If you were to meet this ship captain, what qualities would you likely notice about his character? It is very likely that you would be stuck by his sense of confidence, among other qualities of self-assuredness and a distinct sense of clarity in who he was and where he was going. You might even find yourself - depending on your experience with powerful masculinity - awash with feelings of deep insecurity or, perhaps, feeling overcome with harsh feelings of judgement and hatred. There is a part of you deep down that knows: he has something that you don’t. Being in the presence of someone who embodies the qualities we desire in ourselves has the uncanny tendency to reveal the precise inner feelings where our own confidence should be, but isn’t.

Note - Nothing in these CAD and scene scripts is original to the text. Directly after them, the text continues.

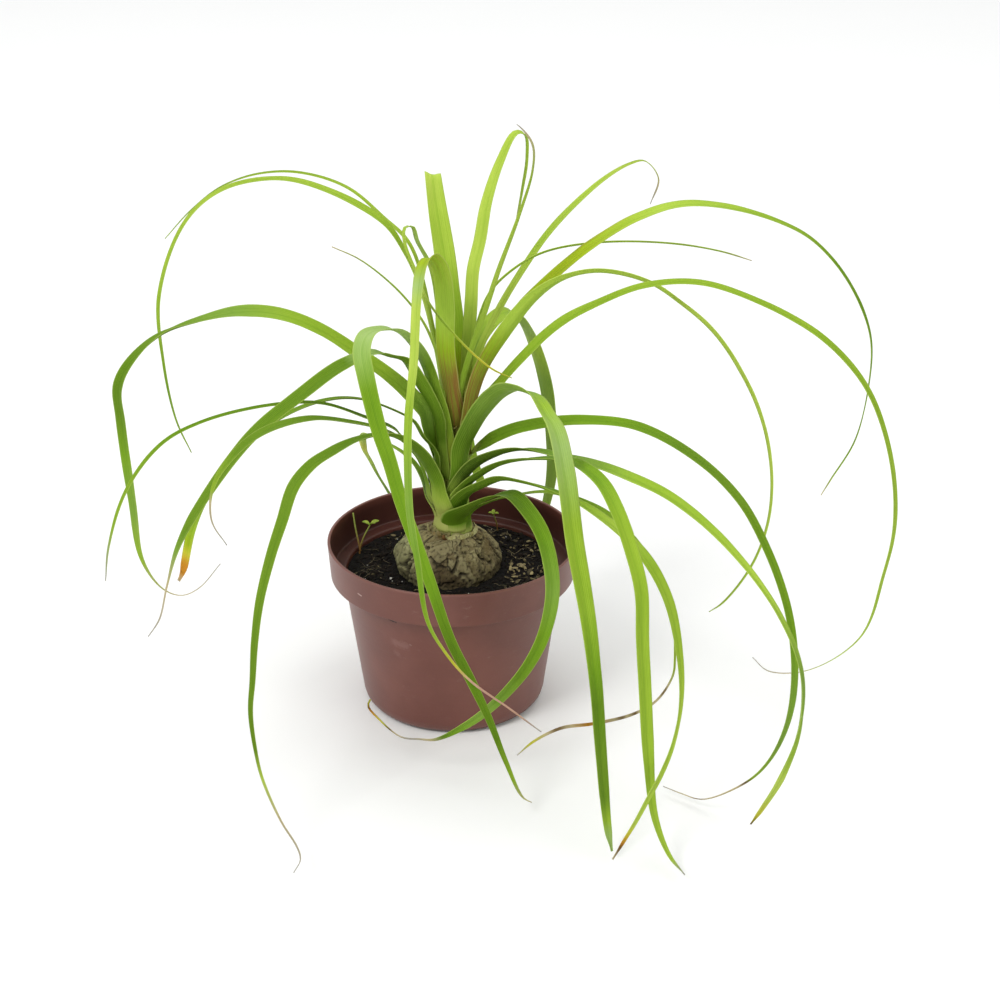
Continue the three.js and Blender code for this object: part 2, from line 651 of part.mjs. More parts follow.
function soilSolid() {
  const inner = FOOT_CURVE - 1;
  const profile = [
    new THREE.Vector2(0, FLOOR + SOIL_SLACK),
    ...arcPoints(BASE_RADIUS - 0.6, FLOOR + inner, inner - SOIL_SLACK, -90, -8, 4),
  ];
  for (let i = SOIL_RINGS; i >= 0; i -= 1) {
    profile.push(new THREE.Vector2((SOIL_RADIUS * i) / SOIL_RINGS, SOIL_EDGE));
  }
  const geometry = turned(profile, SOIL_SIDES);
  const place = geometry.attributes.position;
  for (let i = 0; i < place.count; i += 1) {
    if (place.getZ(i) < SOIL_EDGE - 0.01) continue;
    const x = place.getX(i);
    const y = place.getY(i);
    place.setZ(i, soilTop(Math.hypot(x, y), Math.atan2(y, x)));
  }
  let soil = solidFrom(geometry).subtract(solidFrom(caudexGeometry(GAP)));
  for (const plantlet of [STALK, SPROUT, SMALL_SPROUT]) {
    const [foot, neck] = plantlet.points.map((p) => new THREE.Vector3(...p));
    const below = foot.clone().lerp(neck, -0.06);
    const above = foot.clone().lerp(neck, 1.4);
    soil = soil.subtract(solidFrom(tubeGeometry([below, above], plantlet.radius + GAP, 10)));
  }
  return soil;
}

// Seedlings

function tubeGeometry(points, radius, sides) {
  const rings = points.map((point, i) => {
    const from = points[Math.max(i - 1, 0)];
    const to = points[Math.min(i + 1, points.length - 1)];
    const along = to.clone().sub(from).normalize();
    const side = new THREE.Vector3(0, 1, 0).cross(along).normalize();
    const front = new THREE.Vector3().crossVectors(along, side);
    const ring = [];
    for (let j = 0; j < sides; j += 1) {
      const angle = (2 * Math.PI * j) / sides;
      const spoke = side.clone().multiplyScalar(Math.cos(angle)).addScaledVector(front, Math.sin(angle));
      ring.push(point.clone().addScaledVector(spoke, radius));
    }
    return ring;
  });
  return skinOver(rings);
}

function seedlingSolid(plantlet) {
  const stalk = plantlet.points.map((p) => new THREE.Vector3(...p));
  let seedling = solidFrom(tubeGeometry(stalk, plantlet.radius, 8));
  const crown = stalk.at(-1);
  for (const tip of plantlet.tips ?? []) {
    const end = new THREE.Vector3(...tip);
    const along = end.clone().sub(crown).normalize();
    const across = new THREE.Vector3(-along.y, along.x, 0).normalize();
    const up = new THREE.Vector3().crossVectors(along, across);
    const rings = [0, 0.3, 0.6, 0.85, 1].map((share, i) => {
      const width = plantlet.leafWidth * [0.4, 0.8, 1, 0.8, 0.35][i];
      return bladeSection(crown.clone().lerp(end, share), across, up, width);
    });
    seedling = seedling.add(solidFrom(skinOver(rings)));
  }
  return seedling;
}

// The whole part

const pottedPalm = new THREE.Group();
pottedPalm.name = "potted_ponytail_palm";
const container = new THREE.Group();
container.name = "container";
container.add(namedMesh("pot", geometryFrom(potSolid()), "#6f433b", 0.45));
container.add(namedMesh("soil", geometryFrom(soilSolid()), "#241a14", 0.95));
const palm = new THREE.Group();
palm.name = "palm";
palm.add(namedMesh("caudex", caudexGeometry(0), "#857b62", 0.9));
for (const leaf of leaves) {
  palm.add(namedMesh(leaf.name, leafGeometry(leaf), leaf.colour, 0.5));
}
const seedlings = new THREE.Group();
seedlings.name = "seedlings";
seedlings.add(namedMesh("seedling_stalk", geometryFrom(seedlingSolid(STALK)), "#b9b37a", 0.7));
seedlings.add(namedMesh("seedling_leafy", geometryFrom(seedlingSolid(SPROUT)), "#8fae4a", 0.6));
seedlings.add(namedMesh("seedling_small", geometryFrom(seedlingSolid(SMALL_SPROUT)), "#b7c44e", 0.6));
pottedPalm.add(container, palm, seedlings);

export default pottedPalm;
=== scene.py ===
# A young ponytail palm in a terracotta-brown nursery pot, dressed round its fixed frame.
# Lengths in the dictionaries are millimetres; the scene is in metres.
import itertools
import math
import random

import bpy
import numpy as np
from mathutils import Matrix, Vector, noise


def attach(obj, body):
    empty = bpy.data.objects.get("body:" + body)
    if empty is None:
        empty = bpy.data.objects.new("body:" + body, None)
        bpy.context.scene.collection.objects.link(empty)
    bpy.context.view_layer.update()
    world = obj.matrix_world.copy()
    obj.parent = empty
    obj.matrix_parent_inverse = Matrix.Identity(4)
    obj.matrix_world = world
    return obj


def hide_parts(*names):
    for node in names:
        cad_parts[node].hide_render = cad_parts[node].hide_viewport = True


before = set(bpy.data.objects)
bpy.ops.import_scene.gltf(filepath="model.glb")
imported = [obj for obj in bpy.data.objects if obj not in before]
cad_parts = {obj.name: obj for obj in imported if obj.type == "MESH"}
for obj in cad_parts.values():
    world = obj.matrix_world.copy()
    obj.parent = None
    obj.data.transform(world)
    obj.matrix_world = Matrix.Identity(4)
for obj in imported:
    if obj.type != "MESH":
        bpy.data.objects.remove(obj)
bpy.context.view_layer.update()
mm = 0.001
print("frame loaded")


# small helpers

def clamp(value, low=0.0, high=1.0):
    return max(low, min(high, value))


def smooth(value, low, high):
    share = clamp((value - low) / (high - low))
    return share * share * (3 - 2 * share)


def mix(a, b, share):
    return a + (b - a) * share


def readAlong(values, share):
    if len(values) == 1:
        return values[0]
    place = share * (len(values) - 1)
    i = min(int(place), len(values) - 2)
    return mix(values[i], values[i + 1], place - i)


def linearColour(text):
    channels = [int(text[i:i + 2], 16) / 255 for i in (1, 3, 5)]
    return [c / 12.92 if c <= 0.04045 else ((c + 0.055) / 1.055) ** 2.4 for c in channels]


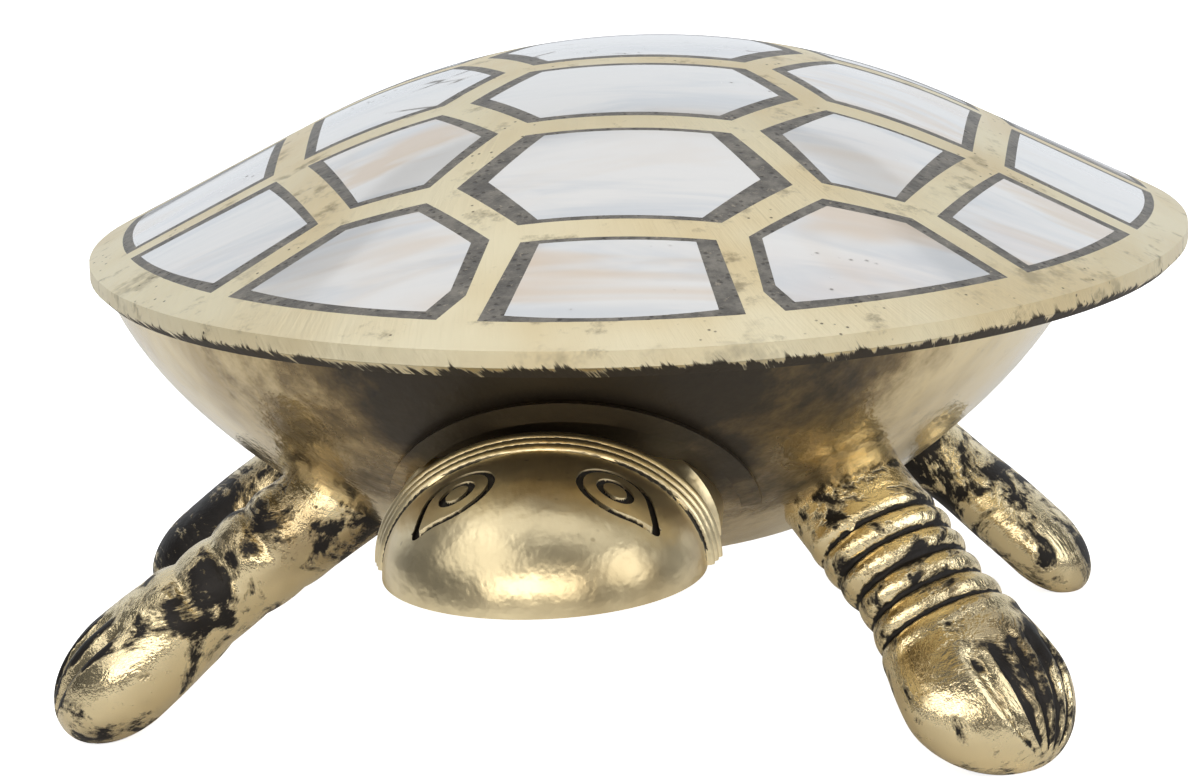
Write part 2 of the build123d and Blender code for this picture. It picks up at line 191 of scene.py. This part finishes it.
# Brass of the bowl, the head and the fittings: polished, with tarnish where a cloth doesn't
# reach. The bowl has painted shade round the neck, a black patch whose reach is in metres
polish = {
    "gold": (0.86, 0.72, 0.44), "tarnish": (0.34, 0.24, 0.11), "black": (0.02, 0.015, 0.01),
    "bump": 0.3, "bumpDepth": 0.0012, "cloudScale": 38, "fineScale": 420, "scratchScale": 700,
    "crossScratchScale": 900, "spotScale": 520, "blackScale": 85, "shadeEdgeScale": 60, "shadeRagged": 0.05,
}
# Painted shade round the neck: its centre, and the reach over which it fades, in metres
neckShade = {"at": (bowlMiddle.x + 0.002, bowlLow.y + 0.006, bowlHigh.z - 0.004),
            "near": 0.019, "far": 0.036}


def polishedBrass(name, hollows, blackness, roughness, paintedShade=None):
    mat = Mat(name)
    cloud = mat.noise(polish["cloudScale"], 4, 0.55, distort=0.4)
    fine = mat.noise(polish["fineScale"], 4, 0.6)
    scratches = mat.noise(polish["scratchScale"], 2, 0.6, mat.squeezed((0.3, 0.2, 0.9), (1.0, 0.05, 1.0)))
    crossScratches = mat.noise(polish["crossScratchScale"], 2, 0.6,
                               mat.squeezed((0.1, -0.4, -0.5), (1.0, 0.04, 1.0)))
    spots = (1 - mat.cells(polish["spotScale"]).ramp(0.04, 0.14)) * mat.noise(70, 2).ramp(0.5, 0.62)
    tarnishAndShade = cloud.ramp(0.5, 0.72) * 0.75 + spots * 0.5
    black = mat.noise(polish["blackScale"], 5, 0.7).ramp(0.6, 0.72) * blackness
    if hollows:
        black = black + (1 - mat.pointiness().ramp(0.5 - hollows, 0.5 - hollows / 8))
    black = black.math("MINIMUM", 1.0)
    # Painted shade round the neck, where the head meets the bowl under the lid: tarnish, then black, growing
    # towards the neck
    if paintedShade:
        ends = {0: mat.place, 1: paintedShade["at"]}
        away = mat.node("ShaderNodeVectorMath", {"operation": "DISTANCE"}, ends, "Value")
        away = away + (mat.noise(polish["shadeEdgeScale"], 6, 0.68) - 0.5) * polish["shadeRagged"]
        tarnishAndShade = tarnishAndShade.math("MAXIMUM", 1 - away.ramp(paintedShade["near"], paintedShade["far"]))
        black = black + (1 - away.ramp(paintedShade["near"] * 0.7, paintedShade["far"] * 0.78)) * 0.95
        black = black.math("MINIMUM", 1.0)
    color = mat.mix(tarnishAndShade, polish["gold"], polish["tarnish"])
    color = mat.mix(black, color, polish["black"])
    rough = cloud * 0.08 + fine * 0.08 + scratches * 0.1 + black * 0.35 + (roughness - 0.08)
    height = cloud * 1.2 + fine * 0.16 + scratches * 0.18 + crossScratches * 0.12 - black * 0.2
    return mat.use(color=color, rough=rough, metal=1 - black * 0.7, normal=mat.bump(height, polish))


# Brass of the legs: cast, bright on the high spots, black between them
patina = {
    "gold": (0.86, 0.72, 0.44), "brown": (0.20, 0.125, 0.05), "black": (0.013, 0.010, 0.008),
    "bump": 0.42, "bumpDepth": 0.0011, "patchScale": 130, "fineScale": 520, "gritScale": 1500,
    "brownScale": 75, "roughness": 0.08,
}


def patinaBrass(name, blackness):
    mat = Mat(name)
    patch = mat.noise(patina["patchScale"], 6, 0.72, distort=0.8)
    fine = mat.noise(patina["fineScale"], 4, 0.7)
    grit = mat.noise(patina["gritScale"], 2, 0.6)
    point = mat.pointiness()
    hollow = (1 - point.ramp(0.44, 0.505)) * 0.9
    black = (patch * 1.1 + fine * 0.35 + hollow * 0.35 + (blackness - 1.12)).ramp(0.0, 0.1)
    black = black.math("MAXIMUM", (1 - point.ramp(0.4, 0.47)) * 0.9)
    brown = mat.noise(patina["brownScale"], 3).ramp(0.48, 0.7) * 0.7
    color = mat.mix(brown, patina["gold"], patina["brown"])
    color = mat.mix(black, color, patina["black"])
    rough = fine * 0.3 + black * 0.28 + patina["roughness"]
    height = patch * 0.7 + fine * 0.25 + grit * 0.05 - black * 0.5
    return mat.use(color=color, rough=rough, metal=1 - black * 0.6, normal=mat.bump(height, patina))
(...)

And here is where the majority of men make the same mistake. Instead of deliberately turning their conscious awareness towards the pain, the insecurity, the judgement, or the anger that they feel, they turn away from the discomfort with any number of useful distractions. What we fail to realize is the pain we are experiencing is in fact a signal from the unconscious attempting to communicate a message: “This is what hurts (the insecurity), and that’s how I want feel (confidence)”. Were we not capable of feeling a sense of confidence, our psyche would not be sensitive to it when we experience it in other people.
It is in this process of deliberately bringing together the conscious and the unconscious that the natural healing capacity of the psyche activates itself. In the same way that our bodies spontaneously heal themselves when we are physically injured, so too does the same capacity exist within our psyche. The physical qualities of a healthy body such as flexibility, strength, and sensitivity find their psychic equivalents in aspects such as confidence, self-esteem, and clarity in our subjective experience. All that is required of us is to be willing to engage with the healing process as the active participants that we are. We can indeed be the masters of our fate and captains of our soul, as William Ernest Henley put it, should we simply decide to recognize it.